— Exercise brief —
Could you give the data below again, exactly and completely?

— Supplied information —
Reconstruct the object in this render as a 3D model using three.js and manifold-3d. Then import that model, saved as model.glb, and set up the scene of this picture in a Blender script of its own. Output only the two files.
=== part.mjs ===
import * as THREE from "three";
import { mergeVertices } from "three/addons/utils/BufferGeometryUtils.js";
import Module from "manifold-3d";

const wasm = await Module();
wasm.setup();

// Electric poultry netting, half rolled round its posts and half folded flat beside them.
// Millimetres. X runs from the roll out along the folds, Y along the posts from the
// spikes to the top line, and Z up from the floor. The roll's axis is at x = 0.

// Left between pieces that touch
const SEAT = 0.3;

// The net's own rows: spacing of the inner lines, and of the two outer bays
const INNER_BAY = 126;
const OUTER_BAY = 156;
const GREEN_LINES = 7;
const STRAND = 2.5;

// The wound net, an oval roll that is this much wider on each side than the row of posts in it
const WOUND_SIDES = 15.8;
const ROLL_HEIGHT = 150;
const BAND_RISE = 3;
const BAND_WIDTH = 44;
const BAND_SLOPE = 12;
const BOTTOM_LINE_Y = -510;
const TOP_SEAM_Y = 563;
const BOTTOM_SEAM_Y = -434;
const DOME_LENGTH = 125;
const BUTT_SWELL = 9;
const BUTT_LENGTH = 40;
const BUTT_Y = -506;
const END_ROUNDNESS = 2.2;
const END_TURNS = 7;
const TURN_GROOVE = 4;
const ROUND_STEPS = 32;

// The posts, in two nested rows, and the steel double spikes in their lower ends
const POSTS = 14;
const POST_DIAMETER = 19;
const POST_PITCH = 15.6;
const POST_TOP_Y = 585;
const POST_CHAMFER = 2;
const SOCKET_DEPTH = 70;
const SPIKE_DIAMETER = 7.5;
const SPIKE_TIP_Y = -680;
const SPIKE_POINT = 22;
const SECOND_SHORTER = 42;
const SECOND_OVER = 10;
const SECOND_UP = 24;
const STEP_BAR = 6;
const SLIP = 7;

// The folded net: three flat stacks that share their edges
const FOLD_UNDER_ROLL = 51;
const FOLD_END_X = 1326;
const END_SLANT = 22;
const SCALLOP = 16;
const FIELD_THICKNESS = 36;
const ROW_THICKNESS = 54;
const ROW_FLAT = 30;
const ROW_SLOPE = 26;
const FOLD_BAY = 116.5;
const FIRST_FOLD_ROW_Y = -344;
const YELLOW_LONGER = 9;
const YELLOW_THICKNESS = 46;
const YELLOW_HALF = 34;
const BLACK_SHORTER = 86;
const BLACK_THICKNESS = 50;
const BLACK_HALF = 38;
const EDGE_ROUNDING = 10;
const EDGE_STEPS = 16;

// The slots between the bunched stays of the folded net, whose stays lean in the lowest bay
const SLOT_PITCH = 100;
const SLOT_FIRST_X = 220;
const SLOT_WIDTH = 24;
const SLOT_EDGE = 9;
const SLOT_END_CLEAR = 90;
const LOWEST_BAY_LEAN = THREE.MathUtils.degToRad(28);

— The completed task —
Reconstruct the object in this render as a 3D model using three.js and manifold-3d. Then import that model, saved as model.glb, and set up the scene of this picture in a Blender script of its own. Output only the two files.
=== part.mjs ===
import * as THREE from "three";
import { mergeVertices } from "three/addons/utils/BufferGeometryUtils.js";
import Module from "manifold-3d";

const wasm = await Module();
wasm.setup();

// Electric poultry netting, half rolled round its posts and half folded flat beside them.
// Millimetres. X runs from the roll out along the folds, Y along the posts from the
// spikes to the top line, and Z up from the floor. The roll's axis is at x = 0.

// Left between pieces that touch
const SEAT = 0.3;

// The net's own rows: spacing of the inner lines, and of the two outer bays
const INNER_BAY = 126;
const OUTER_BAY = 156;
const GREEN_LINES = 7;
const STRAND = 2.5;

// The wound net, an oval roll that is this much wider on each side than the row of posts in it
const WOUND_SIDES = 15.8;
const ROLL_HEIGHT = 150;
const BAND_RISE = 3;
const BAND_WIDTH = 44;
const BAND_SLOPE = 12;
const BOTTOM_LINE_Y = -510;
const TOP_SEAM_Y = 563;
const BOTTOM_SEAM_Y = -434;
const DOME_LENGTH = 125;
const BUTT_SWELL = 9;
const BUTT_LENGTH = 40;
const BUTT_Y = -506;
const END_ROUNDNESS = 2.2;
const END_TURNS = 7;
const TURN_GROOVE = 4;
const ROUND_STEPS = 32;

// The posts, in two nested rows, and the steel double spikes in their lower ends
const POSTS = 14;
const POST_DIAMETER = 19;
const POST_PITCH = 15.6;
const POST_TOP_Y = 585;
const POST_CHAMFER = 2;
const SOCKET_DEPTH = 70;
const SPIKE_DIAMETER = 7.5;
const SPIKE_TIP_Y = -680;
const SPIKE_POINT = 22;
const SECOND_SHORTER = 42;
const SECOND_OVER = 10;
const SECOND_UP = 24;
const STEP_BAR = 6;
const SLIP = 7;

// The folded net: three flat stacks that share their edges
const FOLD_UNDER_ROLL = 51;
const FOLD_END_X = 1326;
const END_SLANT = 22;
const SCALLOP = 16;
const FIELD_THICKNESS = 36;
const ROW_THICKNESS = 54;
const ROW_FLAT = 30;
const ROW_SLOPE = 26;
const FOLD_BAY = 116.5;
const FIRST_FOLD_ROW_Y = -344;
const YELLOW_LONGER = 9;
const YELLOW_THICKNESS = 46;
const YELLOW_HALF = 34;
const BLACK_SHORTER = 86;
const BLACK_THICKNESS = 50;
const BLACK_HALF = 38;
const EDGE_ROUNDING = 10;
const EDGE_STEPS = 16;

// The slots between the bunched stays of the folded net, whose stays lean in the lowest bay
const SLOT_PITCH = 100;
const SLOT_FIRST_X = 220;
const SLOT_WIDTH = 24;
const SLOT_EDGE = 9;
const SLOT_END_CLEAR = 90;
const LOWEST_BAY_LEAN = THREE.MathUtils.degToRad(28);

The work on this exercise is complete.